A good example of Twitter becoming a platform to ask important questions can be seen through the recent development of a conversation around the hashtag #SAFEDANSLARUE (safe in the street) that describes the gendered violence that female bodies have to face in the public space, in particular when walking alone at night. First of all, it is important to consider that whether an aggression occurs or not, fear is fully integrated to this violence. This fear is not the fear that is daily cultivated by various stories recounted by the (bad) media and that eventually gives votes to the populist securitarian political parties. The question of the fear felt by a female body when walking alone at night does not call for more police presence — one element of the phallocratic society involves the police not taking seriously victims of gendered aggressions — but is rather the production of a deeply anchored misogyny in the social interactions of the bodies.
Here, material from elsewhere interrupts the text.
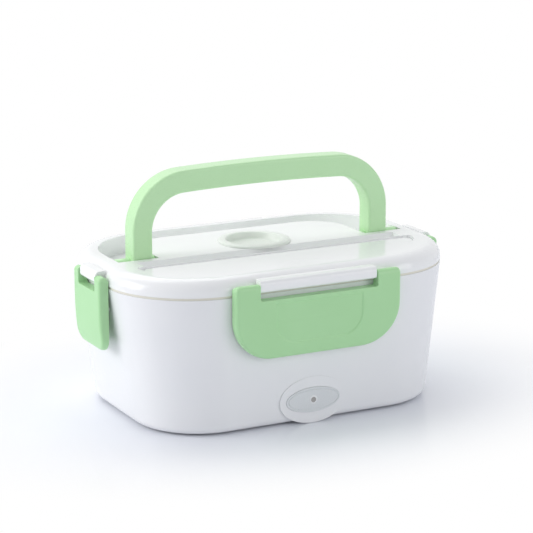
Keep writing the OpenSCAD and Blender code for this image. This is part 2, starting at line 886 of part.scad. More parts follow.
// A U-shaped outline with rounded lower corners, from a top level down
module u_outline(h, top, low, r) {
    polygon(concat(arc(h - r, r - low, r, -90, 0, 8), [[h, top], [-h, top]], arc(r - h, r - low, r, 180, 270, 8)));
}

// Front view of a latch: two ears over a panel whose lower corners are rounded
module latch_outline(width, ear, r) {
    h = width / 2;
    tip = 3;
    soft = 1.5;
    polygon(concat(arc(h - r, r - latch_drop, r, -90, 0, 8),
        arc(h - tip, ear_r - tip, tip, 0, 90, 3),
        [[h - ear + 1, ear_r], [h - ear, ear_r - 1], [h - ear, soft - panel_top], [h - ear - soft, -panel_top],
            [ear + soft - h, -panel_top], [ear - h, soft - panel_top], [ear - h, ear_r - 1], [ear - h - 1, ear_r]],
        arc(tip - h, ear_r - tip, tip, 90, 180, 3),
        arc(r - h, r - latch_drop, r, 180, 270, 8)));
}

// A latch in its own frame: hinge axis along X through the origin, outwards is -Y
module latch(width, ear, r, curl, dip) {
    half = width / 2;
    color(mint)
    union() {
        difference() {
            intersection() {
                front_view()
                    latch_outline(width, ear, r);
                // plan view, with the outer corners rounded
                translate([0, 0, -latch_drop - over])
                    linear_extrude(latch_drop + ear_r + 2 * over)
                        polygon(concat(arc(latch_edge - half, latch_edge - ear_r, latch_edge, 180, 270, 4),
                            arc(half - latch_edge, latch_edge - ear_r, latch_edge, 270, 360, 4),
                            [[half, -panel_back + over], [-half, -panel_back + over]]));
                union() {
                    extrude_x(half)
                        face_band(curl, 0);
                    rod_x(ear_r, -half, half, 0, 0);
                    extrude_x(half)
                        polygon([[ear_r, eps], [-ear_r, eps], [-ear_r, -4], [-panel_back, -4], [-panel_back, -1.5]]);
                }
            }
            intersection() {
                front_view()
                    u_outline(half - 2, -panel_top - 2, latch_drop - 2, r - 2);
                extrude_x(half)
                    face_band(curl, latch_wall);
            }
            if (dip > 0)
                intersection() {
                    front_view()
                        u_outline(half - ear - 10.5, -panel_top - 2.2, latch_drop - 9, 15);
                    extrude_x(half)
                        face_band(curl, -over, dip);
                }
        }
        // catch that hooks under the tub's rib
        extrude_x(half - 10)
            polygon([[1.5 - ear_r, -catch_z - catch_h], [1.5 - ear_r, -catch_z],
                [-catch_out, -catch_z], [-catch_out, -catch_z - catch_h / 2], [0, -catch_z - catch_h]]);
        both_ends()
            rod_x(latch_pin, half - ear - 5, half - ear + 1, 0, 0);
    }
}

module latch_front() {
    translate([0, -seam_dep / 2 - axis_out, axis_z])
        latch(latch_w, ear_w, low_r, 2, panel_dip);
}

module latch_back() {
    rotate([0, 0, 180])
        latch_front();
}

module latch_left() {
    rotate([0, 0, -90])
        translate([0, -seam_len / 2 - axis_out, axis_z])
            latch(side_w, side_ear_w, side_low_r, 3, 0);
}

module latch_right() {
    rotate([0, 0, 180])
        latch_left();
}

outer_shell();
inner_liner();
bottom_cover();
feet();
cover_screws();
heater_plate();
ptc_heater();
heater_clamp();
clamp_screws();
thermostat();
thermal_fuse();
wires();
inlet_socket();
inlet_pins();
indicator_plate();
indicator_lamp();
lamp_board();
food_tray();
side_container();
lid_shell();
inner_lid();
lid_seal();
vent_plug();
spoon();
spoon_cover();
handle();
latch_front();
latch_back();
latch_left();
latch_right();
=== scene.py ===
"""Electric lunch box: studio, finishes and the rebuilt curved mouldings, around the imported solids.

The frame is in metres. Sizes below are in millimetres, taken to metres by MM where a mesh is made.
"""

import json
import math

import bmesh
import bpy
from mathutils import Matrix, Vector


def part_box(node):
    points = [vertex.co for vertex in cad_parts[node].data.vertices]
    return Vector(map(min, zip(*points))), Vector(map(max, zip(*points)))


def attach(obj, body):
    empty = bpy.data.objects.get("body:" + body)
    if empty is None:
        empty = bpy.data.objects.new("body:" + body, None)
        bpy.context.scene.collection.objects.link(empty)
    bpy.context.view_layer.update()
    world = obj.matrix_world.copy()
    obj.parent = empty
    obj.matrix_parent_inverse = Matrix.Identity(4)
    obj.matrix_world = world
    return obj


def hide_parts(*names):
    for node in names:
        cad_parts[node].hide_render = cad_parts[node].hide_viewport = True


MM = 0.001

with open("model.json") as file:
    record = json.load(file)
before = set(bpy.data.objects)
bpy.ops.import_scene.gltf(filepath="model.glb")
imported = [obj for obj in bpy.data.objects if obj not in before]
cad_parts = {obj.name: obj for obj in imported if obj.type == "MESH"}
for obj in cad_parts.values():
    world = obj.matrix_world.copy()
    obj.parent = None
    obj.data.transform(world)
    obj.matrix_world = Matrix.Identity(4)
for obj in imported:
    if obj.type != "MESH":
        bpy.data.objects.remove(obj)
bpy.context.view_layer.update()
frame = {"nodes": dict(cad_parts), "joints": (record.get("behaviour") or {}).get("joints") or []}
nodes = frame["nodes"]
joint_places = {joint["name"]: joint.get("pos_m") for joint in frame["joints"]}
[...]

This online conversation started by a tweet asking male bodies not to walk behind a female body at night, but rather to cross the street and walk ahead of her as a sign of appeasement. The response of a several men, outraged to be assimilated to potential sexual assaulters is highly illustrative of how far some men are from fathoming the extent of the problem. However, direct antagonism rarely tells us about how deep a problem might be rooted than responses that appear supportive, but that in fact contributes to the status quo. The hashtag @SAFEDANSLARUE involves an inventory of tactics of female bodies to cope with fear in this situation as we will see below; however these survival tactics have became the object of focus of a few media — including ELLE Magazine that never misses an opportunity to show the cracks in their self-proclaimed feminism — which talked about tricks that women should use, rather than discussing the core of the problem: the gendered violence unfolded in public space. It is legitimate that such tactics are being shared — evidently none of them seems to be a solution to the problem — however, to comment them from the outside by men or taxi-users goes back to the traditional morally accepted attenuating circumstances to sexual aggressions like “she should have not wore that” or “her attitude was frankly calling for it”… Sexual assault can never have attenuating circumstances as it absolutely always enacts a despotic power of one body over another.

Let us examine a few of the thousands tweets as testimonies and syndromes of the way gendered violence exercises itself in public space:

The need to constitute oneself a weapon in case of an aggression is clearly a sign of the violence of the situation. I remember one of the questions I was asked at a small presentation of my work in London last year: someone genuinely asked me why I was claiming that Western societies was in a state of war when nothing seemed to be backing up this claim. The way bodies experience public space in a radical different way depending on their situation vis-a-vis the norm was thus appearing in all its expressiveness. The other tweets self-restraining female bodies in their acts (avoiding to be alone at night), in their apparel or in their beauty — several tweets describe how to appear repelling to males encountered — make these bodies the victim of a double-punishment of this violence, one coming from the outside and another, that is self-inflicted as a small and somehow illusory reduction of risk.

The city being the social space par excellence, it provides a space in which the relations of power between bodies exercise themselves in all their violence. In order to understand and fight this violence, it is fundamental to understand that it does not manifest only by its “news-reportable” events, i.e. the most spectacular and tragic manifestations of this violence, but also in the continuous atmosphere of fear and ordinary racism (in that case, misogyny) that is created by all bodies through the development of a norm and the degree of closeness to this norm by each body.